Dissertation Proposal Guidelines

The purpose of the dissertation proposal and examination is two-fold: first, to establish that the student is qualified to embark on PhD-level research in the chosen field; second, to make sure that the student has a good plan for finishing the PhD, and that the committee (especially the advisor) and the student agree on the scope of the future research.

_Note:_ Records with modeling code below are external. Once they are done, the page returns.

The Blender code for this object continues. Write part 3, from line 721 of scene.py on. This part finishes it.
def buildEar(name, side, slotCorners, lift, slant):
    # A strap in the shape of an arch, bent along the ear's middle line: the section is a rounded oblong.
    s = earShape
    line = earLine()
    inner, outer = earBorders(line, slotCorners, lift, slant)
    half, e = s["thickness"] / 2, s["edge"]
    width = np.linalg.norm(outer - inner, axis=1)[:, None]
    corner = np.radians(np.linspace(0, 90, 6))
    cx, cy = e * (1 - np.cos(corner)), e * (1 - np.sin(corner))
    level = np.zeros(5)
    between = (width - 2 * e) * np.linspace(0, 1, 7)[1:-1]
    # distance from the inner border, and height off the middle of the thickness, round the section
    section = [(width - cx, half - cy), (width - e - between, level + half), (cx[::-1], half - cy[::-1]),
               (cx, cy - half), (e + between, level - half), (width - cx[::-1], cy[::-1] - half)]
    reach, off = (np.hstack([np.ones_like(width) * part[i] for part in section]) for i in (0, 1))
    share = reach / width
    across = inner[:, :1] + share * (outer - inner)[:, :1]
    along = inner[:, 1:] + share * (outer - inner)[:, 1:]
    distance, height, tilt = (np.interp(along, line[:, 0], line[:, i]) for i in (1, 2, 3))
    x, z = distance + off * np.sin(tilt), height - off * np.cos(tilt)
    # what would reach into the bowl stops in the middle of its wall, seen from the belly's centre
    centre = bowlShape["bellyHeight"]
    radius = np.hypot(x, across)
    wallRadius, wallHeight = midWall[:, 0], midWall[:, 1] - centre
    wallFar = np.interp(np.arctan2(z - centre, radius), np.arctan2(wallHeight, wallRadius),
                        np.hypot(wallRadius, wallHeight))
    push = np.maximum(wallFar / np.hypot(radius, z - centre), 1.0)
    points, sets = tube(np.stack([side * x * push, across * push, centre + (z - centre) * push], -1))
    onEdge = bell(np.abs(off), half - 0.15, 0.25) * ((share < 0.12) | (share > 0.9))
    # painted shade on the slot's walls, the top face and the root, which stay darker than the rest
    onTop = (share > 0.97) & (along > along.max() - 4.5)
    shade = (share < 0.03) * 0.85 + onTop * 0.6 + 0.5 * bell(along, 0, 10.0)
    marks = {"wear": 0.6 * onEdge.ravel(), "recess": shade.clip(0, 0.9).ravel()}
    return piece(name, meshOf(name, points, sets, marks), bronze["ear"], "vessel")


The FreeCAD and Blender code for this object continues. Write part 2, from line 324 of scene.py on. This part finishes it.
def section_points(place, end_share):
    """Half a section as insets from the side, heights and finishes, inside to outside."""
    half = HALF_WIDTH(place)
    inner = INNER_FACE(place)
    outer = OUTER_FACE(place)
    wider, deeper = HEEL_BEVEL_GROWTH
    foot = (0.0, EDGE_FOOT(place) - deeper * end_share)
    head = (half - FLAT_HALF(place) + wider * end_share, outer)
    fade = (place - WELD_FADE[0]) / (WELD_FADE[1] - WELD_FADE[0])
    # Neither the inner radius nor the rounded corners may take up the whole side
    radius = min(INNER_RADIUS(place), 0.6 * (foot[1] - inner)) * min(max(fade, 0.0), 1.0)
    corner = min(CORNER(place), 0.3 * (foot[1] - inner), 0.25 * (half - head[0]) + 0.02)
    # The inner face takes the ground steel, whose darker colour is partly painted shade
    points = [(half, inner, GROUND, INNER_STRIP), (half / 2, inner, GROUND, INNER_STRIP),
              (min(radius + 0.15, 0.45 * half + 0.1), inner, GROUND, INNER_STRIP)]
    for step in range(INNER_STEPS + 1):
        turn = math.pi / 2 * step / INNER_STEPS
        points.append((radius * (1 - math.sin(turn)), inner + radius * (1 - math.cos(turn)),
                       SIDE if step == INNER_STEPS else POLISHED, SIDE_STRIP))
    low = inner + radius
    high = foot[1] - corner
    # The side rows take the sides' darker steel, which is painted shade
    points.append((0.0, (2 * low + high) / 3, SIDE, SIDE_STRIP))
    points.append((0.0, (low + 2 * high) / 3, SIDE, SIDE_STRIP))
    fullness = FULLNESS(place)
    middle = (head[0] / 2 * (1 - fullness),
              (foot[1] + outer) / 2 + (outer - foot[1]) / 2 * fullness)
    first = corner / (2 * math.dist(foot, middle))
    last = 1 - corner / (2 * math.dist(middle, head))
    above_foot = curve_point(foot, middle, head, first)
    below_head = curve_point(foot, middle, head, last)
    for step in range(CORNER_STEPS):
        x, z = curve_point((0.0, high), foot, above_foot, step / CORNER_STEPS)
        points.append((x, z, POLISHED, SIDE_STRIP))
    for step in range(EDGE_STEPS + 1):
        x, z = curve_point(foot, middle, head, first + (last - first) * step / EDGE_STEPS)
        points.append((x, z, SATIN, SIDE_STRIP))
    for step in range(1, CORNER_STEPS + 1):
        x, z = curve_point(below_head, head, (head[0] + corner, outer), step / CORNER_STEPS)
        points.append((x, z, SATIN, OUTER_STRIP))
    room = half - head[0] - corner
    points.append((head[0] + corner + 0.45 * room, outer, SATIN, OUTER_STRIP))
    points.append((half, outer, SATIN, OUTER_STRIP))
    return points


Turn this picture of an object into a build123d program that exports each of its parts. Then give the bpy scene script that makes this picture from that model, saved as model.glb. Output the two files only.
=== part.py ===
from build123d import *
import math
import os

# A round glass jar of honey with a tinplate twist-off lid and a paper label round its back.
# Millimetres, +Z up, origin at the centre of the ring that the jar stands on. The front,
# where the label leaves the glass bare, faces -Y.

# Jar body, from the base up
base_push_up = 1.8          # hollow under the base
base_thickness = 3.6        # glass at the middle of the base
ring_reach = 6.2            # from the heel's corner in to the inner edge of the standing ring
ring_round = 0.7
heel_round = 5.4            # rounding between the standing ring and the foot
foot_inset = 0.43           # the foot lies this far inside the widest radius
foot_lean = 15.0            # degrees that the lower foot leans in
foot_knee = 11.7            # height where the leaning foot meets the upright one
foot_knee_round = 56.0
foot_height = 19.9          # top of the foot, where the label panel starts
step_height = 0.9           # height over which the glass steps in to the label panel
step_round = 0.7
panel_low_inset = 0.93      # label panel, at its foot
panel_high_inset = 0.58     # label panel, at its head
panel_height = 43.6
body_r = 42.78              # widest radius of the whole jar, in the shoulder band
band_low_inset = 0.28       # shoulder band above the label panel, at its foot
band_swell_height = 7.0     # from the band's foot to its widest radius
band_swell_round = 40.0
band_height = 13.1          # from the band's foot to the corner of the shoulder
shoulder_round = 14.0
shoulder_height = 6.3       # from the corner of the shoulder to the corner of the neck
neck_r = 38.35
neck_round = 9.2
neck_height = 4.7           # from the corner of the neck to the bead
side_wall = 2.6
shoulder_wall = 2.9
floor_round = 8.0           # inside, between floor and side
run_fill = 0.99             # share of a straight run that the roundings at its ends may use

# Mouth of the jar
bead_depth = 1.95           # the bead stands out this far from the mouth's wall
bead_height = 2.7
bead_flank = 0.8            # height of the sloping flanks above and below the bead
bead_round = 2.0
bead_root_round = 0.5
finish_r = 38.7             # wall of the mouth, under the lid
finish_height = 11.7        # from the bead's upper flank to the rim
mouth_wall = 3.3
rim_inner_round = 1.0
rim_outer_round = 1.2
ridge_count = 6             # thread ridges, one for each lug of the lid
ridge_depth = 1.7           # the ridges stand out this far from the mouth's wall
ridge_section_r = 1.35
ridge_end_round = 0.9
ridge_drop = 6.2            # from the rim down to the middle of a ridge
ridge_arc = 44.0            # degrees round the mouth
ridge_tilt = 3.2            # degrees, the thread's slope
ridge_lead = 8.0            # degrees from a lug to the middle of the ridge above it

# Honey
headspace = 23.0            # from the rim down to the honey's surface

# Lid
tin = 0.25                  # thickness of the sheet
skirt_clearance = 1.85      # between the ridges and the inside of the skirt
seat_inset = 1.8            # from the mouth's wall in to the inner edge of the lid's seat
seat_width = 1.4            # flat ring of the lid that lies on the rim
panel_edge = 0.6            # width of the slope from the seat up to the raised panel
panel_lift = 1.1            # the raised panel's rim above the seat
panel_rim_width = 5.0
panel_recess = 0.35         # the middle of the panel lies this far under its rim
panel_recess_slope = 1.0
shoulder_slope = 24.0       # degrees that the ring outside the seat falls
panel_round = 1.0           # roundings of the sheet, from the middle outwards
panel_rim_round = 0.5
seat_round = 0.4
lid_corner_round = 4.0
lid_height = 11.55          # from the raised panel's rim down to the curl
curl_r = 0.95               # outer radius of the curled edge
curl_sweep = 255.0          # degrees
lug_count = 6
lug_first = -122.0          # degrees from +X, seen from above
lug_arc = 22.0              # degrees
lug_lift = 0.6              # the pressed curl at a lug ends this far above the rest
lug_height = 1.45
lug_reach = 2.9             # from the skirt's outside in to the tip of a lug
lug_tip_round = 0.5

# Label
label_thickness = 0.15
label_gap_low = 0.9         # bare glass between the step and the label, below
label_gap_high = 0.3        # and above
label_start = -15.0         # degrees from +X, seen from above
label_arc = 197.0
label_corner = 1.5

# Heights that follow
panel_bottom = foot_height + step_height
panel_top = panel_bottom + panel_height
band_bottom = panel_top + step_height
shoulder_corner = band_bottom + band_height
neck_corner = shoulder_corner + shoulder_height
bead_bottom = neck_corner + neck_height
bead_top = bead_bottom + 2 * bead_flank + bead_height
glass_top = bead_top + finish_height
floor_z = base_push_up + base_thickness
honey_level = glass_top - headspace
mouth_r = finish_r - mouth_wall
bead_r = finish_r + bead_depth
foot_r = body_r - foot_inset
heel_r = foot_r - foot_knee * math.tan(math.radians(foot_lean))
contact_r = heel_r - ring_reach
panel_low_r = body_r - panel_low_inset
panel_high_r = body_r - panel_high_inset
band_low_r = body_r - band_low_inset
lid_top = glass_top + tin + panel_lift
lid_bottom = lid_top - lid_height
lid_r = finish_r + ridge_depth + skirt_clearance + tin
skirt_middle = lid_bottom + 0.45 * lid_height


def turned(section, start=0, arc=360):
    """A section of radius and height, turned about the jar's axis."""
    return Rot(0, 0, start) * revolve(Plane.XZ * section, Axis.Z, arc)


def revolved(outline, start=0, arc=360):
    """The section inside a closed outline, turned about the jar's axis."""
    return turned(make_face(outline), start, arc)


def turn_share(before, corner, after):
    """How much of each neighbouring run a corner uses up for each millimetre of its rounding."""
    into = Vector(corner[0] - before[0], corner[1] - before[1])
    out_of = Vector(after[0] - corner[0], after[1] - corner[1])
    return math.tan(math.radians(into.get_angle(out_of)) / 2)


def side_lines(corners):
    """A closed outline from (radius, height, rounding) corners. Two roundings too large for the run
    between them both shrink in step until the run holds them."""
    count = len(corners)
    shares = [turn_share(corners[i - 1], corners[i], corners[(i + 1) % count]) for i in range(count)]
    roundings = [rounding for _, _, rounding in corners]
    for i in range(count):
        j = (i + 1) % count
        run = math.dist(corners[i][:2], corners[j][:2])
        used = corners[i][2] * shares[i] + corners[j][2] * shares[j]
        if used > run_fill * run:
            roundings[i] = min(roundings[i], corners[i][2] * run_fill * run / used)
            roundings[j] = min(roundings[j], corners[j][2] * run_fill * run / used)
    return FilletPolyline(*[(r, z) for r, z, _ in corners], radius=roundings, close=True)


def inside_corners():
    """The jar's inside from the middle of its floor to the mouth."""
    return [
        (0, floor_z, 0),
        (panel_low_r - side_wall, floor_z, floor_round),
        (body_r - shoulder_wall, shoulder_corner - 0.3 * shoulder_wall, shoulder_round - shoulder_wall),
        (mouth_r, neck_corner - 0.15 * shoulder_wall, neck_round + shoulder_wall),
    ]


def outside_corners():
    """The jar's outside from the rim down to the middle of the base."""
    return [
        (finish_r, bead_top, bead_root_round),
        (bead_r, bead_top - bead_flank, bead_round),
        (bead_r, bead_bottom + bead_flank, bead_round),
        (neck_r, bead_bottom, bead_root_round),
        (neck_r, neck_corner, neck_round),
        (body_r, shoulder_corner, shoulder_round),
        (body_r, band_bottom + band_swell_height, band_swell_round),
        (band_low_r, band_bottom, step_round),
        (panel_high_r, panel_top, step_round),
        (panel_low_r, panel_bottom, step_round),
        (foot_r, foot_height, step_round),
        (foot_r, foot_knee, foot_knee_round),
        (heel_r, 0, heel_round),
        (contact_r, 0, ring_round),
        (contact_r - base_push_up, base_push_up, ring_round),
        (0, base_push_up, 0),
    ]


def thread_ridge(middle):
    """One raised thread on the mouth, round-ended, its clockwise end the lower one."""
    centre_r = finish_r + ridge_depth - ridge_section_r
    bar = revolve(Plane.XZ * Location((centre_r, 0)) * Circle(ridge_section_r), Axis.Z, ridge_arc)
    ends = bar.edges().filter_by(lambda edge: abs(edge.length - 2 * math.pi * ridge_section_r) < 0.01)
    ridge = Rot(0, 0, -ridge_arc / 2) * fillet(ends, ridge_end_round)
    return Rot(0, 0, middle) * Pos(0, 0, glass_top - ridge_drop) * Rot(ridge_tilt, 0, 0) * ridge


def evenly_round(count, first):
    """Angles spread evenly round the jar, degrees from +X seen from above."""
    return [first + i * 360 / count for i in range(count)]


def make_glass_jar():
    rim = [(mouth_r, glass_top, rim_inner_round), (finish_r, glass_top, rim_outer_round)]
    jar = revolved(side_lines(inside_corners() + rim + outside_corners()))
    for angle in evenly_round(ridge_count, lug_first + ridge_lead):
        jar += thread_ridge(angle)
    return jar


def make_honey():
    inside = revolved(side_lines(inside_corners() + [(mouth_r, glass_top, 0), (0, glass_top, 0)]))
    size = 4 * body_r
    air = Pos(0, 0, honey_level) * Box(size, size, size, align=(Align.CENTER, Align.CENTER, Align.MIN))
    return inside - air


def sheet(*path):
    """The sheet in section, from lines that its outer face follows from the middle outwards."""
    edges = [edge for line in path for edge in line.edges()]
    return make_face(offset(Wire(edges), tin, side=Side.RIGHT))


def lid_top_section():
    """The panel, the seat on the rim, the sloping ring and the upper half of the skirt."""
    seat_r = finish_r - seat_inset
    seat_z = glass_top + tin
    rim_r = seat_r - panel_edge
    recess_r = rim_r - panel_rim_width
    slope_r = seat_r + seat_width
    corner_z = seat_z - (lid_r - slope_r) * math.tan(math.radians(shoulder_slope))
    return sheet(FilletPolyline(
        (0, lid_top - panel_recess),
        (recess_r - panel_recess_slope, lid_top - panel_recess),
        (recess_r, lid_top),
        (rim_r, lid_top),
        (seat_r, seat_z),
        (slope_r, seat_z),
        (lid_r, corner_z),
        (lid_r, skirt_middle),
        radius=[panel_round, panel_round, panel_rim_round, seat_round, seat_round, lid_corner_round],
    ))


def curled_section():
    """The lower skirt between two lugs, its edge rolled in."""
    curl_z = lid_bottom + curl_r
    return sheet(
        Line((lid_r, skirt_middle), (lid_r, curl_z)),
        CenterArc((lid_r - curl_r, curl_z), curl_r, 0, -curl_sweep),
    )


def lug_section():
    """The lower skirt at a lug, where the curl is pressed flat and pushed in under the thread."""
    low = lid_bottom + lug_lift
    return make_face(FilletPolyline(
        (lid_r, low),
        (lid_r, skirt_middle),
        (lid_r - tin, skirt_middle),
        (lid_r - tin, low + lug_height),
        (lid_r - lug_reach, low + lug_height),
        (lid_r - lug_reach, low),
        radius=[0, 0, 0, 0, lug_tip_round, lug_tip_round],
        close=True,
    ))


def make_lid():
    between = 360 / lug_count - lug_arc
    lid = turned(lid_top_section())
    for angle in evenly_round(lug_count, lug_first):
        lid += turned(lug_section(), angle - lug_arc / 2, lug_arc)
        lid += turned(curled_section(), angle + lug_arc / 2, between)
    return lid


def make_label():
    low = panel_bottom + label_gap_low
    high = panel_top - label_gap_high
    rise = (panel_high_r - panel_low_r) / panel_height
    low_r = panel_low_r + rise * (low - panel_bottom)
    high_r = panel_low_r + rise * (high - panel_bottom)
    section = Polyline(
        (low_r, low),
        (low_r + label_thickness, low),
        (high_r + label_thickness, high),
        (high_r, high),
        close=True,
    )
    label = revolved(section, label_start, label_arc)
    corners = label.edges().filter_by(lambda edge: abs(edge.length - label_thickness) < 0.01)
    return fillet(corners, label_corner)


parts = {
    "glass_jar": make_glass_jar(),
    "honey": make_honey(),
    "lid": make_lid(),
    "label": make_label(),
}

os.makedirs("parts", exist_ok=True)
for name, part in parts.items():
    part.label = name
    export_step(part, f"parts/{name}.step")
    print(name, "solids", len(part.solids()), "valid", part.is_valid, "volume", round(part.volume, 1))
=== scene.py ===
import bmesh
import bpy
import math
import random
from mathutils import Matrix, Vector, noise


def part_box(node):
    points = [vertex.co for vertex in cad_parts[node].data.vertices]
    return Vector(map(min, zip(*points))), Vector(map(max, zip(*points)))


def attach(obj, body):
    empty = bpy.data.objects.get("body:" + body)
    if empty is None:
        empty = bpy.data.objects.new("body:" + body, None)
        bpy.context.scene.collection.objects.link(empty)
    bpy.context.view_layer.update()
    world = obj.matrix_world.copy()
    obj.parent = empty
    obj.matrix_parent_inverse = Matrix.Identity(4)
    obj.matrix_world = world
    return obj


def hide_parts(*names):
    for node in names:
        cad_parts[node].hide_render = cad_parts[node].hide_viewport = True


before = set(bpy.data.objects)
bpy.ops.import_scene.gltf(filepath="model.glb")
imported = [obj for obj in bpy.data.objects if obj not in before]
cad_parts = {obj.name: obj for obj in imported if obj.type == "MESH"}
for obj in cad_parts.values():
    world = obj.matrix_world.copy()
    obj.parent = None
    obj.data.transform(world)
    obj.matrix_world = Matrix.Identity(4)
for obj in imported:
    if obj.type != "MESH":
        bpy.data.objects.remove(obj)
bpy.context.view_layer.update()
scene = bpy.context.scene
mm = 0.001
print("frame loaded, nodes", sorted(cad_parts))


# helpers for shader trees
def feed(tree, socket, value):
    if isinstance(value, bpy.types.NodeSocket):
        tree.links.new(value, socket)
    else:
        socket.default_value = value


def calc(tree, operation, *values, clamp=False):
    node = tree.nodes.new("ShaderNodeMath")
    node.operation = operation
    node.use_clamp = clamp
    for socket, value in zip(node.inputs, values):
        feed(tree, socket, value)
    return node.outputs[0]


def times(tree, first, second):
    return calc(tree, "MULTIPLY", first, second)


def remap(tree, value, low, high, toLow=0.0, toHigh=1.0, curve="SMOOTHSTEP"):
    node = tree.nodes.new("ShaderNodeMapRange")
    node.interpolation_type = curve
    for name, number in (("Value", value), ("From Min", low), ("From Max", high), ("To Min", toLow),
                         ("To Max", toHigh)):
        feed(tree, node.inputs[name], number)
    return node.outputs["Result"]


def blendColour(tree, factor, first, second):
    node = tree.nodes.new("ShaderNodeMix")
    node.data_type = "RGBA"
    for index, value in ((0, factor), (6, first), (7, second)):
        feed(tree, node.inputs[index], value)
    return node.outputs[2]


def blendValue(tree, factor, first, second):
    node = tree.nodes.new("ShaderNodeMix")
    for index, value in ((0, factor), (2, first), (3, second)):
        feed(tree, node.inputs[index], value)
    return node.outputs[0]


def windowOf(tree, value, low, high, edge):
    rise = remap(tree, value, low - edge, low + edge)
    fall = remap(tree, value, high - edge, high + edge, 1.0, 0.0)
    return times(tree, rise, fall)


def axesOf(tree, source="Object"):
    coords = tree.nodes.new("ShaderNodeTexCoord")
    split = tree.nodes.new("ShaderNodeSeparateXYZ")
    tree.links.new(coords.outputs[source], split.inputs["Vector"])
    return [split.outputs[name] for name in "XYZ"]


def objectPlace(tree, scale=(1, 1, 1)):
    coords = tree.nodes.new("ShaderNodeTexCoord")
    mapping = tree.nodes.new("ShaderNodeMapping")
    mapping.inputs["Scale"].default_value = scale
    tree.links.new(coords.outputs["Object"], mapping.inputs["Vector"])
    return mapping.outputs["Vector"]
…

The proposal should include the following sections:

  • Background knowledge
    The problem statement should be comprehensible by faculty in the department who are not in the particular specialty of the student and the advisor. The thesis proposal should provide ample references to existing literature in the field and should provide a clear explanation of the problems to be worked on. Typically, the background description for a thesis proposal takes 5-10 pages, with fields with a rich literature requiring more than newer fields. Note that this is shorter than the "prior work" chapter of a finished PhD thesis, but can serve as the nucleus for such a chapter.
  • Evidence of Preparation
    The proposal should explain how the courses taken to fulfill the degree requirements have prepared the student for research on the selected topic. The student's transcript will be available to the committee at the qualifying exam. In some cases, the student will have already worked on some of the problems and have solved some of them. This evidence of ability to work in the field is extremely persuasive, but is not a substitute for citations to the literature. Results should only be summarized in this section; publications or technical reports may be attached as appendices.
  • Research Plan
    The research plan should include detailed descriptions of what the student plans to do (theorems to formulate and prove, systems to build, experiments to perform, and so forth). There should be specific milestones and a time line for when the student expects to meet each milestone. The research plan should schedule writing up of results along the way, indicating possible conferences or journals to which the work should be submitted. The research plan should describe not only the problems to be attacked, but the approaches to be used in attacking them. The details do not need to be fully worked out (indeed, they shouldn't be at this stage), but there needs to be enough information for the committee to estimate the likelihood that the approach will work and to estimate the difficulty of completing the thesis. The research plan should be 5 to 20 pages long.
The full dissertation proposal is approximately 20-50 pages with appropriate tradeoffs between what others have done, what the student has done, and what the student will do.